C’è chi attribuisce al web il fallimento di molti matrimoni. Ma sarà vero?
C’è la scrittrice Giovanna Politi che invece è convinta “Chi vola basso non può toccare il cielo”
"Calma non può esserci nell'amore, perchè quel che si è ottenuto è sempre solo un nuovo punto di partenza per desiderare di più". Sembra quasi che lo scrittore Marcel Proust quando ha scritto queste poche parole avesse appena consumato uno dei tanti rapporti d’amore nati e vissuti nella rete. Dove si vuole sempre di più e si chiede sempre di più.
Non c’è calma.
Facebook ha compiuto 10 anni in cui i nostri comportamenti sono molto cambiati. Da una prima fase in cui si utilizzava la propria bacheca per mettersi in mostra si è passati ad una fase in cui cerchiamo di capire la vita degli altri come scorre…seguendoli…o magari spiandoli.
Ed anche l’amore viaggia ormai sui social network e sulla rete. Qualche giorno fa intervenendo ad un convegno ho cercato di sottolineare come la nostra capacità di essere nodi nella rete, deve fare in modo che il fenomeno dell’autocomunicazione di massa diventi lo strumento attraverso il quale non passa solo l’autoaffermazione di sé ma la condivisione di sé, che genera capacità di ascolto, di confronto alla ricerca di un punto d’incontro, nel quale ognuno lasci qualcosa per acquisire qualcosa per il raggiungimento di una nuova dimensione
Ma questo è solo un augurio. Parliamo per un attimo dell’amore. Di recente ho letto un romanzo scritto da una giovane donna leccese, Giovanna Politi. Già il titolo era accattivante: Chi vola basso non può toccare il cielo. Un racconto in cui la stessa autrice ammette :”prestando la mia anima, il mio sentire, parte del mio mondo esperienziale, il mio corredo emozionale, vi ho narrato il fertile travaglio interiore di Emma, che attraverso un percorso di ascolto del suo io più intimo e vero, è riuscita a stravolgere la sua quotidianità e a trasformarla fino ad esserne soddisfatta”.
Il racconto di Emma è coraggioso, soprattutto perché sfida la crisi e la disoccupazione . La protagonista del romanzo della Politi ha rinunciato ad un lavoro che le stava annichilendo il cuore si è messa in discussione. Ha lasciato un uomo con cui non condivideva più nulla dove l’unico collante era ormai solo l’abitudine.

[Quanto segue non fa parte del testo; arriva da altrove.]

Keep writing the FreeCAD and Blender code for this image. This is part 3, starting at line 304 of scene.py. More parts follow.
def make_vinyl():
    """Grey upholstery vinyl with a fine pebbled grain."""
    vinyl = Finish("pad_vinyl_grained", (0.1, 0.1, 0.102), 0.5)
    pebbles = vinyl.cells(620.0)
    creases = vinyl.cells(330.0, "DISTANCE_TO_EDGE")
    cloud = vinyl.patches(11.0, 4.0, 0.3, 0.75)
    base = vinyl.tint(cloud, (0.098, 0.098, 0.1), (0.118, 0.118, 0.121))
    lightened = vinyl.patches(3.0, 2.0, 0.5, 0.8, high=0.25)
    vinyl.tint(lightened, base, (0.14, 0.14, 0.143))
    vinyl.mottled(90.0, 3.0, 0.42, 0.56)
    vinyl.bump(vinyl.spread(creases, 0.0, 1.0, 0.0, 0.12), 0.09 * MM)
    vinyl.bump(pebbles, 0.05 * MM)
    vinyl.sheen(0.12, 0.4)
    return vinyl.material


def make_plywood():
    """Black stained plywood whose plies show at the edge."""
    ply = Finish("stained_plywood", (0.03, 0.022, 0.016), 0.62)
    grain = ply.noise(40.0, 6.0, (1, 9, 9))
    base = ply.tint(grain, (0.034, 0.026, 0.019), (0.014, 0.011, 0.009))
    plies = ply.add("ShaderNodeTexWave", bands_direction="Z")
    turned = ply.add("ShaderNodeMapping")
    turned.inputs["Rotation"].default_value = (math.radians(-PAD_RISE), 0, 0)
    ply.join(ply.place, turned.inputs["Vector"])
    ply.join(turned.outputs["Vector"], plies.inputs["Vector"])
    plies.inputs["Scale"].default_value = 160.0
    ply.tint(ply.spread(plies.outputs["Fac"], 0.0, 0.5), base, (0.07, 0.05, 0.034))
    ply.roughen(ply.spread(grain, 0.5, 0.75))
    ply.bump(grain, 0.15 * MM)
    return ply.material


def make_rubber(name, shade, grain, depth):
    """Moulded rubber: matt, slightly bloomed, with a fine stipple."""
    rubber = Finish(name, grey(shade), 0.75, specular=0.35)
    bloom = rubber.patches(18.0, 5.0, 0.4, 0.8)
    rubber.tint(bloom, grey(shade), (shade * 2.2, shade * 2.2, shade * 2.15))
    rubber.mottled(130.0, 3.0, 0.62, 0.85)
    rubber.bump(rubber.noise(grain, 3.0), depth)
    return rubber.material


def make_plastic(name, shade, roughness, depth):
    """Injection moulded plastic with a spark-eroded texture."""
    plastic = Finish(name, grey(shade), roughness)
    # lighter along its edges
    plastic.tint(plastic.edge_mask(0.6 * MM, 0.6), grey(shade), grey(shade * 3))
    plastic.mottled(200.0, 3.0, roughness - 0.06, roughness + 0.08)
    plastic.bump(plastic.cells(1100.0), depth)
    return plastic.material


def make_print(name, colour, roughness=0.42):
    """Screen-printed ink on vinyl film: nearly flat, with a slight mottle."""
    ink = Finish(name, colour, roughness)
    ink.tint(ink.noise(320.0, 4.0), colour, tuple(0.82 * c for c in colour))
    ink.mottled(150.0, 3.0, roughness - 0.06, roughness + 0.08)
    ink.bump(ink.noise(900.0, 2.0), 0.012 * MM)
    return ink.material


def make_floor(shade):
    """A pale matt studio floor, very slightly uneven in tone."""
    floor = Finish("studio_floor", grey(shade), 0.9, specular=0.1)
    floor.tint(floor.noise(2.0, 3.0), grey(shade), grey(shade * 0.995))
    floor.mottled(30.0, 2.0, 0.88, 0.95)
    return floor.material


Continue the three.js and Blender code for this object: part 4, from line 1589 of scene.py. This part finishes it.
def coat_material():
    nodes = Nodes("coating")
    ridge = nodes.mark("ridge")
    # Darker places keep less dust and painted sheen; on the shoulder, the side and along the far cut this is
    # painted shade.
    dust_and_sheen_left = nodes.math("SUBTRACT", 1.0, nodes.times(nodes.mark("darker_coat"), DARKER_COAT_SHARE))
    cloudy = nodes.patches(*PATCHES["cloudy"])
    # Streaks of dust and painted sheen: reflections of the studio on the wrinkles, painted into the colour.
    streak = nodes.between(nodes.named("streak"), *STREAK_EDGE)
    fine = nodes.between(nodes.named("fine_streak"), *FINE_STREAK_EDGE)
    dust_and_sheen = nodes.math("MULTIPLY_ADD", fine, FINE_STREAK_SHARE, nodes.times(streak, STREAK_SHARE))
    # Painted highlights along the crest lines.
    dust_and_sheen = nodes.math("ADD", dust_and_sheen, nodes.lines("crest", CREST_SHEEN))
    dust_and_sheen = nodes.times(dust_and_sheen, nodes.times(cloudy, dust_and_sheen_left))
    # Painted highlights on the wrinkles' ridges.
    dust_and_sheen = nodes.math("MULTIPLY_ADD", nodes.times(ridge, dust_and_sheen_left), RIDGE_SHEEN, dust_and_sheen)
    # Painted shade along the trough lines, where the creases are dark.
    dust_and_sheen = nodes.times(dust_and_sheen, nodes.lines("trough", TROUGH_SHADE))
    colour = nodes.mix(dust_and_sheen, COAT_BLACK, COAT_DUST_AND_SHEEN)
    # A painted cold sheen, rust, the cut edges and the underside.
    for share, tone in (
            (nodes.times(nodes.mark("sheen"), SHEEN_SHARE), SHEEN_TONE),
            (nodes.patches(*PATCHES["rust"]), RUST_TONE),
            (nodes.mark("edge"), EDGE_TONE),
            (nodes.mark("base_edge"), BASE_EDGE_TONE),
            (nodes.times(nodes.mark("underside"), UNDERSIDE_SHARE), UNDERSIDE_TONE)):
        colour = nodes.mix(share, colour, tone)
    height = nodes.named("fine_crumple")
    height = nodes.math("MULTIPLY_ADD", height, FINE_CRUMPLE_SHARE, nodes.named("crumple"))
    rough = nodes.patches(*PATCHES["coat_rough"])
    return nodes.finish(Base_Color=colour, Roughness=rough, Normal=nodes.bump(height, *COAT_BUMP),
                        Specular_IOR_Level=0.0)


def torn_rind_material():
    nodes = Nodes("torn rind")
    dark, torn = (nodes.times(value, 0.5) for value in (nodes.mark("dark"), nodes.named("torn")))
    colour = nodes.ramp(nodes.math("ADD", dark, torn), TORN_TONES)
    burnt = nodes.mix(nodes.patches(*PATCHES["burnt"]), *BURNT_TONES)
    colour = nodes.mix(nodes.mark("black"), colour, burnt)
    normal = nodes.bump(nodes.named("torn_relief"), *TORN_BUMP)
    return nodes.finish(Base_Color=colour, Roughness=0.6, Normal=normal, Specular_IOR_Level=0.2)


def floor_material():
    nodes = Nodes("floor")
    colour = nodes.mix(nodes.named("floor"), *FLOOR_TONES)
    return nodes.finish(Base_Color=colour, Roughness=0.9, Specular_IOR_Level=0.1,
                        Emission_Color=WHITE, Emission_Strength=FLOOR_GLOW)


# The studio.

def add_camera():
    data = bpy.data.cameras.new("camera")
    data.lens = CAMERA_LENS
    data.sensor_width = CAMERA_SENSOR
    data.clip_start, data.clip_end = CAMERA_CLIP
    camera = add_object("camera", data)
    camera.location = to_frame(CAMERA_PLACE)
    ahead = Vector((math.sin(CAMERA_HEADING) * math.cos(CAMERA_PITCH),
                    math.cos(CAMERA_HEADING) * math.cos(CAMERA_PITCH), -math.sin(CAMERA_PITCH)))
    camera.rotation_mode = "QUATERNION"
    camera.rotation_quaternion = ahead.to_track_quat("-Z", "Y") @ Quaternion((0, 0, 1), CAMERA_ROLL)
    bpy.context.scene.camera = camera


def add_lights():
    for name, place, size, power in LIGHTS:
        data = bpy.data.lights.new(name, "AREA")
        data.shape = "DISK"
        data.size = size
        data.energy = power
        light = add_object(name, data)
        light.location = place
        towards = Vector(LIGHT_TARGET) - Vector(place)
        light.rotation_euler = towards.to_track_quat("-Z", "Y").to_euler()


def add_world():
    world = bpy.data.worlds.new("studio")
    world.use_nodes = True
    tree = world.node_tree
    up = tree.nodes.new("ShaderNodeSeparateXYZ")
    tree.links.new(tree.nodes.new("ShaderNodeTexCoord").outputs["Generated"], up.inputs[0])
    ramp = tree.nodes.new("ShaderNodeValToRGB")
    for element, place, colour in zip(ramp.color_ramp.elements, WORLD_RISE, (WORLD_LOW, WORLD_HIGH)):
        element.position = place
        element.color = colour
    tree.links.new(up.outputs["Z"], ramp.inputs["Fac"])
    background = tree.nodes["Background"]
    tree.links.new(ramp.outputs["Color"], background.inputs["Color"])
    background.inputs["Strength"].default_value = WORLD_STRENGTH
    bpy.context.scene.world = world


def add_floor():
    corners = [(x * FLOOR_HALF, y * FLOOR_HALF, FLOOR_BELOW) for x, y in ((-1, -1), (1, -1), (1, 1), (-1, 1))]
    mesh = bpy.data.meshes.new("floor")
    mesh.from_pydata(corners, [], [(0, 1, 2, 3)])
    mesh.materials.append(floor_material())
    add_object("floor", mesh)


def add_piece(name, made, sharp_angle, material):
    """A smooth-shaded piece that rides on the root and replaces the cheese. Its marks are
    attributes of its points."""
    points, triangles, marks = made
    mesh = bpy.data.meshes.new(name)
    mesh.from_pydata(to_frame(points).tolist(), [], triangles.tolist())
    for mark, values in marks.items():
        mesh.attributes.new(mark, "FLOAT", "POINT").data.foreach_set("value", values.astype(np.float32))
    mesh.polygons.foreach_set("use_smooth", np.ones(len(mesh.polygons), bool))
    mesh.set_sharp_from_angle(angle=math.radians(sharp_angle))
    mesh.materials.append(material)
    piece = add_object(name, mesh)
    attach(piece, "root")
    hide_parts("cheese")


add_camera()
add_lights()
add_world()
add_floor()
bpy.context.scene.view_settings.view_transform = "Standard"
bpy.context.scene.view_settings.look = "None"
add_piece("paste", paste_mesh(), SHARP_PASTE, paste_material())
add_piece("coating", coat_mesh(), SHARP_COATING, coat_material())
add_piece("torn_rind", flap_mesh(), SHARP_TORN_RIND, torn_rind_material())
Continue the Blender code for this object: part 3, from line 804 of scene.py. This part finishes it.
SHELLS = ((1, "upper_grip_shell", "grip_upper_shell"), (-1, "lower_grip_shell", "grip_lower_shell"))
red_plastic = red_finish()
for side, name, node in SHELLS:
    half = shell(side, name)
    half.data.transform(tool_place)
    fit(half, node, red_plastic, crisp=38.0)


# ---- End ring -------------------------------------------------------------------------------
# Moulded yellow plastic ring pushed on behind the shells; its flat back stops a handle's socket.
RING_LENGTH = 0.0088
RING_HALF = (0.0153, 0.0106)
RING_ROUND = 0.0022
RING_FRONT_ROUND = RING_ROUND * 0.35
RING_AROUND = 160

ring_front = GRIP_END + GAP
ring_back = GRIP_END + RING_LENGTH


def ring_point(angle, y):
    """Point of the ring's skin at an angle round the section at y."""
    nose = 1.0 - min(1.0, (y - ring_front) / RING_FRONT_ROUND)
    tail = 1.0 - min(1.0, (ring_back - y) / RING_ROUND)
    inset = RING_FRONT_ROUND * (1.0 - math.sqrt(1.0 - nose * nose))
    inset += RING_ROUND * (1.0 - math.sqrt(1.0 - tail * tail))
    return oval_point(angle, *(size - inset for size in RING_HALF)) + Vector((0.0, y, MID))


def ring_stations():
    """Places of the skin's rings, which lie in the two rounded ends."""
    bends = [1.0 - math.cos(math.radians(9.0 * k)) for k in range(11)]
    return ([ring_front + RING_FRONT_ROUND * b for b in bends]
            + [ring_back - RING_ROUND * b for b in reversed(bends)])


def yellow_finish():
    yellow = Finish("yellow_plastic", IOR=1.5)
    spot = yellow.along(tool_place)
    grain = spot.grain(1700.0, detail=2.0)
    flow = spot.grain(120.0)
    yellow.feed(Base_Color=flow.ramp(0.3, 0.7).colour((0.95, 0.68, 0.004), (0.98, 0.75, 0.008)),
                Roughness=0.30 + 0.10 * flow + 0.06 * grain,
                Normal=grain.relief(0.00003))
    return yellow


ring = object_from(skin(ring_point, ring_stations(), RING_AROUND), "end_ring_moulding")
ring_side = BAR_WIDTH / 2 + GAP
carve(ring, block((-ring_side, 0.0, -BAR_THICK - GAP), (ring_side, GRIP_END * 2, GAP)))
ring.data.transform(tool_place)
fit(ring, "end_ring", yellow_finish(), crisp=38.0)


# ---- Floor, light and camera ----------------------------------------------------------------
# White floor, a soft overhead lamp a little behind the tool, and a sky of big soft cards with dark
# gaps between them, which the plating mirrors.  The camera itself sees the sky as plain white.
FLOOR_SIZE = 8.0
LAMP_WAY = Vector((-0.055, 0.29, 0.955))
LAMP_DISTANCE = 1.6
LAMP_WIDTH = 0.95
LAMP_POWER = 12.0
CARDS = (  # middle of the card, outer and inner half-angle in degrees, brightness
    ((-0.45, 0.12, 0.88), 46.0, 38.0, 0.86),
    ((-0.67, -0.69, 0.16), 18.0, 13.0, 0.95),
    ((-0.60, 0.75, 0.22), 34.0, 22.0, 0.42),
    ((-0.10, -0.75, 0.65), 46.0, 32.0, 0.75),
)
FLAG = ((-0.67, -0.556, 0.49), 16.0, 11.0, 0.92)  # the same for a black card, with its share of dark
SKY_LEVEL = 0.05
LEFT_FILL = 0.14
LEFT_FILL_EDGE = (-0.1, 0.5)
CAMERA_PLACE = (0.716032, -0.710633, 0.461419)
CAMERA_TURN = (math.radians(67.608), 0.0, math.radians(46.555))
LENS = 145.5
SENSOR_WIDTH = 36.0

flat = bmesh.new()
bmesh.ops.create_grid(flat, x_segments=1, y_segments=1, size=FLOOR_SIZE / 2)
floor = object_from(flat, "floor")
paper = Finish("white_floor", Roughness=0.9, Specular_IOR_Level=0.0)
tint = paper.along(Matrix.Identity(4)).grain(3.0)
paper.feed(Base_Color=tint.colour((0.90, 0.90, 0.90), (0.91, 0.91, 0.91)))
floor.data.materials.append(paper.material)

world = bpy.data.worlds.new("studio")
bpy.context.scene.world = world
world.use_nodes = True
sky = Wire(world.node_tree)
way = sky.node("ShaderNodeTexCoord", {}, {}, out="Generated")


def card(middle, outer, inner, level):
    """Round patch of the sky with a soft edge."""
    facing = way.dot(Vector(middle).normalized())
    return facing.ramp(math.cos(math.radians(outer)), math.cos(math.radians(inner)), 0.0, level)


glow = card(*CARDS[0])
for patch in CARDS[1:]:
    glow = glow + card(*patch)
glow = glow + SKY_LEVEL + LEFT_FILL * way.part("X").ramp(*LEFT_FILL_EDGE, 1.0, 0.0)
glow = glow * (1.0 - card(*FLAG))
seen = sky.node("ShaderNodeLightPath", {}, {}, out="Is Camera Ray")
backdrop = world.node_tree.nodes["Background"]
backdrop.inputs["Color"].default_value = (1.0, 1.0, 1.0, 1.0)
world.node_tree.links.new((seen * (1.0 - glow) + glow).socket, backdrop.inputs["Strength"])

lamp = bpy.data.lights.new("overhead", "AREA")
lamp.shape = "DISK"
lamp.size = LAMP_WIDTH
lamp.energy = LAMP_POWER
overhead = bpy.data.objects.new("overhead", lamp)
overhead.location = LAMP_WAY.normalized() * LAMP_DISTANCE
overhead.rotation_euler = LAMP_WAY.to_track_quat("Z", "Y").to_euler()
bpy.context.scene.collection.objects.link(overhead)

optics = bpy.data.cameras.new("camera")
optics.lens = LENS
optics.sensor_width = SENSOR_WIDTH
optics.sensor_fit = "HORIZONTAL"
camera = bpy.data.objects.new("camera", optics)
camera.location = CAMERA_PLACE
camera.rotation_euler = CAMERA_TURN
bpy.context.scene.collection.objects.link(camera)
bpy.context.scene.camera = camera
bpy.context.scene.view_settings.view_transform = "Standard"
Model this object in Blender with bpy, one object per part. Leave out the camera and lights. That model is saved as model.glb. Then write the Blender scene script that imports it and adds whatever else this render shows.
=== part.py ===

Il coraggio di cambiare è già chiarito nel sottotitolo “perché cinque minuti a toccare il cielo valgono più di una vita a guardarlo da terra”.
La ricerca dell’io e la nostra vita sui social network. Soprattutto su Facebook, in auge da 10 anni, continuiamo ad essere sospesi tra la sindrome del mondo cattivo di Gerbner – secondo la quale – chi cresce in una casa dove si vedono più di tre ore di televisione al giorno, di fatto vive in un mondo più cattivo di quello del suo vicino che guarda meno la televisione, e la sindrome del mondo amico di Eckles nella quale alcuni dei problemi più importanti non arrivano mai fino a noi.
I dati ci parlano di matrimoni che finiscono per i tradimenti che nascono sulla rete e che poi continuano nella vita reale. I dati sulla fine dei matrimoni che ci fornisce l’Istat ci devono far riflettere. Certo non tutte le separazioni sono attribuibili alla rete e ai social network. Tempo fa gli avvocati matrimonialisti hanno parlato di quasi un cinquanta per cento. La sensazione che si ha leggendo i numeri, come ha scritto La Lettura del Corriere che se divorzi la colpa è del matrimonio. Ecco i numeri crudi su 1000 sposati nel 1975, 130 coppie si sono separate nel 2011. E se prendiamo invece le coppie sposate nel 2000 le separazioni aumentano a 137. Matrimoni falliti dopo 11 anni. I matrimoni non resistono oltre i 20 anni. Questo per il nuovo modo di comunicare? Per nuove forme di amore?
Pensiamo che molto è da attribuire alle tante connessioni che abbiamo attraverso la rete e alla possibilità di ristabilire rapporti che il telefono o le lettere negli anni precedenti non ci hanno permesso. Certo è mutata la condizione sociale ma le nuove forme di relazionalità non sono da sottovalutare. Condivido cosa ha scritto Roberto Cotroneo: “mostrandoci definiamo i confini di noi stessi, tracciamo il disegno della nostra identità. Ma sappiamo raccontare solo il nostro presente, il nostro essere lì in quel momento, è l’unica cosa che gli altri percepiscono guardandoci”.
Se questo accade nella vita e nel web, sui social network, come in ufficio o per strada…è difficile toccare il cielo. Ma non è detto che sulla rete si voli sempre basso…pardon…si navighi.